═══ Source excerpt ═══

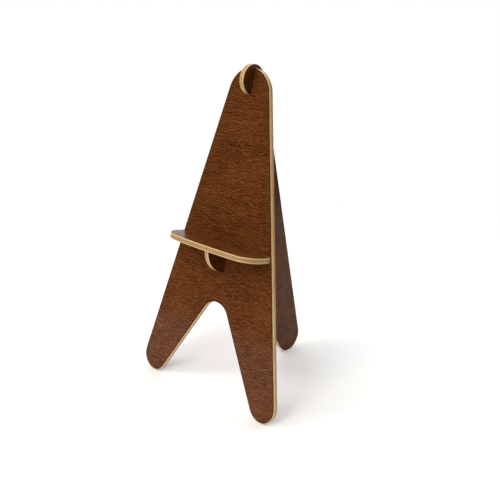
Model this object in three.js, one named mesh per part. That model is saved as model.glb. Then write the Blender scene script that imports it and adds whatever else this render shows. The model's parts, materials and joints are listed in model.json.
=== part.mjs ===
// Wooden artist easel: three plywood plates that slot together without hardware.
//
// Millimetres, +Z up. The easel faces -Y, and its plane of symmetry is x = 0.
// The origin is on the ground, midway between the front-most and the rear-most point of the easel.
//
//   front_panel  an A-shaped plate that leans back
//   rear_leg     an upright plate, square to the panel, hooked over the panel's top
//   shelf        a ledge on the rear leg's tab, held by a tongue in the panel's slot
//
// Many sizes are given in the panel's own directions: "rise" is the distance up the slope from the
// line through the centres of its two feet, and "out" is the distance in front of its front face.

import * as THREE from 'three';

// ---------------------------------------------------------------- driving dimensions

const ply = 18; // thickness of every plate
const gap = 0.3; // clearance where plates touch or cross
const lean = THREE.MathUtils.degToRad(13.1); // of the panel, back from upright

const panelHead = { rise: 960, radius: 86 };
const panelFoot = { side: 256, radius: 52 }; // side: from the middle of the panel
const crotch = { rise: 214, radius: 60 };

const shelf = { rise: 478, depth: 110, side: 196, bow: 11, cornerRadius: 70 }; // rise of its top face
const tongue = { side: 75, reach: 40 }; // reach: past the panel's back

const legHead = { out: -5, rise: 1010, radius: 48 };
const legFoot = { back: 433, radius: 56 }; // back: behind the line of the panel's feet
const legFrontLean = THREE.MathUtils.degToRad(31); // of the leg's lower front edge, from upright
const tab = { rise: 468, radius: 87 };
const tabFilletRadius = 40;
const hookDepth = 17.5; // how far the leg's head reaches down in front of the panel

const arcSteps = 48; // straight steps in each round stretch

// ---------------------------------------------------------------- sizes that follow

const slotHalf = ply / 2 + gap; // half the width of a slot that takes a plate on edge
const shelfUnderside = shelf.rise - ply;
const tabTop = shelfUnderside - gap;
const tabBottom = tab.rise - tab.radius;

// The lowest point of the panel is on the back edge of its feet.
const footLineHeight = panelFoot.radius * Math.cos(lean) + ply * Math.sin(lean);
const frontMost = -panelFoot.radius * Math.sin(lean);
const rearMost = legFoot.back + legFoot.radius;
const footLineY = -(frontMost + rearMost) / 2;

const legHeadCentre = besidePanel(legHead.out, legHead.rise);
const legFootCentre = new THREE.Vector2(footLineY + legFoot.back, legFoot.radius);

// Lowest point of the leg's head where it lies against the panel's front face.
const noseBottom = legHead.rise - Math.sqrt(legHead.radius ** 2 - (gap - legHead.out) ** 2);
const hookRise = noseBottom + hookDepth;
const notchRise = hookRise - gap;

// ---------------------------------------------------------------- geometry helpers

// A point of the side view, as (y, z), from its distance out of the panel's face and its rise.
function besidePanel(out, rise) {
  const y = footLineY + rise * Math.sin(lean) - out * Math.cos(lean);
  const z = footLineHeight + rise * Math.cos(lean) + out * Math.sin(lean);
  return new THREE.Vector2(y, z);
}

// Direction, as an angle, of the straight line that leaves circle a and joins circle b.
// A radius is positive where the outline turns left round the circle, and negative where it turns right.
function tangentDirection(centreA, radiusA, centreB, radiusB) {
  const between = centreB.clone().sub(centreA);
  return between.angle() - Math.asin((radiusB - radiusA) / between.length());
}

// Adds the arc of a circle that starts along one direction and ends along another.
function addTurn(path, centre, radius, startDirection, endDirection) {
  const toLeft = radius > 0;
  const side = toLeft ? -Math.PI / 2 : Math.PI / 2;
  path.absarc(centre.x, centre.y, Math.abs(radius), startDirection + side, endDirection + side, !toLeft);
}

// Adds straight lines through a list of [x, y] corners.
function addCorners(path, corners) {
  for (const [x, y] of corners) {
    path.lineTo(x, y);
  }
}

// Direction of travel, turning left round a circle, at the angle where a point of the circle lies.
function directionAt(angle) {
  return angle + Math.PI / 2;
}

function plate(outline) {
  return new THREE.ExtrudeGeometry(outline, { depth: ply, bevelEnabled: false, curveSegments: arcSteps });
}

function stainedPly(colour) {
  return new THREE.MeshStandardMaterial({ color: colour, roughness: 0.38, metalness: 0 });
}

function namedMesh(name, geometry, colour) {
  const mesh = new THREE.Mesh(geometry, stainedPly(colour));
  mesh.name = name;
  return mesh;
}

// ---------------------------------------------------------------- front panel

// Seen from the front, x to the right and the panel's rise upward, drawn anticlockwise.
function panelOutline() {
  const head = new THREE.Vector2(0, panelHead.rise);
  const rightFoot = new THREE.Vector2(panelFoot.side, 0);
  const leftFoot = new THREE.Vector2(-panelFoot.side, 0);
  const arch = new THREE.Vector2(0, crotch.rise);

  const upRight = tangentDirection(rightFoot, panelFoot.radius, head, panelHead.radius);
  const downLeft = tangentDirection(head, panelHead.radius, leftFoot, panelFoot.radius);
  const upInside = tangentDirection(leftFoot, panelFoot.radius, arch, -crotch.radius);
  const downInside = tangentDirection(arch, -crotch.radius, rightFoot, panelFoot.radius);
  const notchAngle = Math.acos(slotHalf / panelHead.radius);

  const outline = new THREE.Shape();
  addTurn(outline, rightFoot, panelFoot.radius, downInside, upRight);
  addTurn(outline, head, panelHead.radius, upRight, directionAt(notchAngle));
  addCorners(outline, [[slotHalf, notchRise], [-slotHalf, notchRise]]);
  addTurn(outline, head, panelHead.radius, directionAt(Math.PI - notchAngle), downLeft);
  addTurn(outline, leftFoot, panelFoot.radius, downLeft, upInside);
  addTurn(outline, arch, -crotch.radius, upInside, downInside);
  outline.closePath();
  outline.holes.push(panelSlot());
  return outline;
}

// A T-shaped slot: its bar takes the shelf's tongue, and its stem takes the rear leg's tab.
// The stem reaches the top of the bar, so that the leg can rise off its hook once the shelf is out.
function panelSlot() {
  const barHalf = tongue.side + gap;
  const barTop = shelf.rise + gap;
  const barBottom = shelfUnderside - gap;
  const stemBottom = tabBottom - gap;
  const slot = new THREE.Path();
  slot.moveTo(-slotHalf, stemBottom);
  addCorners(slot, [
    [-slotHalf, barBottom],
    [-barHalf, barBottom],
    [-barHalf, barTop],
    [barHalf, barTop],
    [barHalf, barBottom],
    [slotHalf, barBottom],
    [slotHalf, stemBottom],
  ]);
  slot.closePath();
  return slot;
}

function frontPanel() {
  const mesh = namedMesh('front_panel', plate(panelOutline()), 0x64391c);
  mesh.position.z = -ply;
  return mesh;
}

// ---------------------------------------------------------------- shelf

// Seen from above, x to the right and outward from the panel upward, drawn anticlockwise.
// Its front edge is a shallow arc, which meets each straight end in a round corner.
function shelfOutline() {
  const frontRadius = (shelf.side ** 2 + shelf.bow ** 2) / (2 * shelf.bow);
  const frontCentre = new THREE.Vector2(0, shelf.depth - frontRadius);
  const cornerX = shelf.side - shelf.cornerRadius;
  const centreDistance = frontRadius - shelf.cornerRadius;
  const cornerY = frontCentre.y + Math.sqrt(centreDistance ** 2 - cornerX ** 2);
  const rightCorner = new THREE.Vector2(cornerX, cornerY);
  const leftCorner = new THREE.Vector2(-cornerX, cornerY);
  const joinAngle = Math.acos(cornerX / centreDistance);
  const joinRight = directionAt(joinAngle);
  const joinLeft = directionAt(Math.PI - joinAngle);
  const tongueEnd = -ply - tongue.reach;

  const outline = new THREE.Shape();
  addTurn(outline, rightCorner, shelf.cornerRadius, directionAt(0), joinRight);
  addTurn(outline, frontCentre, frontRadius, joinRight, joinLeft);
  addTurn(outline, leftCorner, shelf.cornerRadius, joinLeft, directionAt(Math.PI));
  addCorners(outline, [
    [-shelf.side, gap],
    [-tongue.side, gap],
    [-tongue.side, tongueEnd],
    [-slotHalf, tongueEnd],
    [-slotHalf, -ply],
    [slotHalf, -ply],
    [slotHalf, tongueEnd],
    [tongue.side, tongueEnd],
    [tongue.side, gap],
    [shelf.side, gap],
  ]);
  outline.closePath();
  return outline;
}

function shelfPlate() {
  const mesh = namedMesh('shelf', plate(shelfOutline()), 0x5f371d);
  mesh.rotation.x = Math.PI / 2;
  mesh.position.y = shelf.rise;
  return mesh;
}

// ---------------------------------------------------------------- rear leg

// Where the tab's arc ends and the straight lower front edge begins, a fillet joins the two.
// Its circle touches the tab's circle from outside, and lies in front of the straight edge.
function tabFilletCentre(tabCentre, edgePoint, edgeNormal) {
  const edgeDistance = tabCentre.clone().sub(edgePoint).dot(edgeNormal);
  const along = new THREE.Vector2(-edgeNormal.y, edgeNormal.x);
  const across = tabFilletRadius - edgeDistance;
  const reach = Math.sqrt((tab.radius + tabFilletRadius) ** 2 - across ** 2);
  return tabCentre.clone().addScaledVector(edgeNormal, across).addScaledVector(along, reach);
}

// Seen from the right, y (backward) to the right and z upward, drawn anticlockwise.
function rearLegOutline() {
  const tabCentre = besidePanel(0, tab.rise);
  const upRear = tangentDirection(legFootCentre, legFoot.radius, legHeadCentre, legHead.radius);
  const panelDirection = Math.PI / 2 - lean;

  // The lower front edge runs down and back, touching the foot's circle.
  const downFront = legFrontLean - Math.PI / 2;
  const frontNormal = new THREE.Vector2(-Math.cos(legFrontLean), -Math.sin(legFrontLean));
  const edgePoint = legFootCentre.clone().addScaledVector(frontNormal, legFoot.radius);
  const filletCentre = tabFilletCentre(tabCentre, edgePoint, frontNormal);
  const tabToFillet = filletCentre.clone().sub(tabCentre).angle();

  // Angles at which the head's and the tab's circles are cut off by the panel's face and the shelf.
  const noseAngle = besidePanel(gap, noseBottom).sub(legHeadCentre).angle();
  const tabFront = Math.sqrt(tab.radius ** 2 - (tab.rise - tabTop) ** 2);
  const tabStartAngle = besidePanel(tabFront, tabTop).sub(tabCentre).angle();

  const outline = new THREE.Shape();
  addTurn(outline, legFootCentre, legFoot.radius, downFront, upRear);
  addTurn(outline, legHeadCentre, legHead.radius, upRear, directionAt(noseAngle));
  addCorners(outline, [
    besidePanel(gap, hookRise).toArray(),
    besidePanel(-ply - gap, hookRise).toArray(),
    besidePanel(-ply - gap, tabTop).toArray(),
  ]);
  addTurn(outline, tabCentre, tab.radius, directionAt(tabStartAngle), directionAt(tabToFillet));
  addTurn(outline, filletCentre, -tabFilletRadius, directionAt(tabToFillet), downFront);
  outline.closePath();
  return outline;
}

// The outline's x is the easel's y, its y is the easel's z, and its thickness runs along x.
function rearLeg() {
  const mesh = namedMesh('rear_leg', plate(rearLegOutline()), 0x50392a);
  mesh.rotation.set(Math.PI / 2, Math.PI / 2, 0);
  mesh.position.x = -ply / 2;
  return mesh;
}

// ---------------------------------------------------------------- assembly

// In the leaning group x is across the easel, y is the panel's rise and z is out of its face.
const leaning = new THREE.Group();
leaning.rotation.x = Math.PI / 2 - lean;
leaning.position.set(0, footLineY, footLineHeight);
leaning.add(frontPanel(), shelfPlate());

const easel = new THREE.Group();
easel.add(leaning, rearLeg());

export default easel;
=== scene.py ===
"""Looks for a wooden artist easel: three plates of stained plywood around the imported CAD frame.

Lengths are in metres. Each plate is built flat in a frame of its own and then set down where its CAD
node is. In that frame x runs along the face veneer's grain, y across it, and z through the thickness,
so the same two materials, with each plate's own tones, can be driven by the plate's own coordinates.
"""

import json
import math

import bmesh
import bpy
import numpy as np
from mathutils import Matrix, Vector, noise
from mathutils.geometry import delaunay_2d_cdt


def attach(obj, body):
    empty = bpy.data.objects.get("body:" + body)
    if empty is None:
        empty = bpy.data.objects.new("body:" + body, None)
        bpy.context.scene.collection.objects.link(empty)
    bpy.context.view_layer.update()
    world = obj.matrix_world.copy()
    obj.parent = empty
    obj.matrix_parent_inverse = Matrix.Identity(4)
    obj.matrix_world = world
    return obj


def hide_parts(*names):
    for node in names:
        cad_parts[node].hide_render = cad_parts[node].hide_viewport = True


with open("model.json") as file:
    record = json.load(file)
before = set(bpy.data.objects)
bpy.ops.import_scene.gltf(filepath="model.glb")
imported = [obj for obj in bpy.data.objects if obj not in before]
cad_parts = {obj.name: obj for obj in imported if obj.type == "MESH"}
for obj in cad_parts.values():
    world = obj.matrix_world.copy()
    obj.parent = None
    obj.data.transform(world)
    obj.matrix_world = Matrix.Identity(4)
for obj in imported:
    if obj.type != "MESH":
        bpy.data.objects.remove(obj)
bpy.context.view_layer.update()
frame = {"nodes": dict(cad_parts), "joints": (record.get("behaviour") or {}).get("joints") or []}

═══

◆ Exercise requirements:
Determine the number of lines where the string "None" occurs, and give that number only.

◆ The response:
3